Netflix can't keep viewers for season 2, even of their good shows
Lucas Shaw: Netflix Viewers Are Abandoning Shows After One Season
One Piece, one of Netflix’s most-watched shows of 2023, lost more than 30% of its audience for the second season. Season two of Beef suffered a drop of more than 70%. The Night Agent shed 50% of its audience for the second season and another 35% for its third season. These figures are all through the first four weeks of a show’s release and come straight from Netflix. Adding insult to injury, the latest season of Avatar: The Last Airbender, one of Netflix’s most-watched titles in 2024,suffered a drop of more than 60% over week one. That doesn’t bode well for the rest of the month.
I think there's something timeless about traditional TV releases. Netflix shocked the industry when they released the first season of House of Cards all at once, but many years later, it sure seems like the weekly release cadence has much more power. The novelty of getting a whole season at once was fun, but I think it turns out going back to the same show week after week is actually something we enjoyed more than we realized.

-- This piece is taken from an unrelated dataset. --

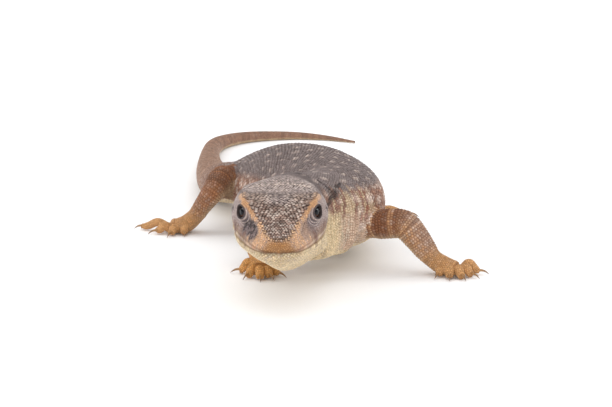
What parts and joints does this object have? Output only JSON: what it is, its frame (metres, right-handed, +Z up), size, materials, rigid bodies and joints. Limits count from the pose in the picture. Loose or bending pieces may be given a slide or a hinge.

I think there's something special about watching a TV season over a few months. I think about the spring of 2025 as the spring where I enjoyed seeing Jason Mantzoukas on Taskmaster. I'll remember mid-2026 as when I watched Widow's Bay or The Pitt. Not only did these shows occupy my attention for longer periods of time, they also got to have a whole ecosystem develop around them. Reaction podcasts and online theorizing all happened as we watched the same thing every week and got to think about it for more than 5 seconds before the next episode auto-played. I'm just saying, cliffhangers work a lot better when you have to sit on them for a while.
Is this why Netflix really struggles to get people to watch past the first season? I don't know. What I do know is that people develop relationships with shows that strengthen as they go on. It's worth noting how weird it is for the first season of a show to be its highest rated. Most shows build an audience over the first few seasons, with seasons three and four really hitting their stride, both artistically and viewer count. Netflix definitely makes some trash, but they also make a lot of good shows as well, and those good shows are also seeing massive audience drops. This isn't some sort of scientific data I'm bringing to the table, but I do think there's something to the idea that the way Netflix distributes their shows, people don't build up a strong relationship with them, so they don't stick with them after the initial novelty of season 1.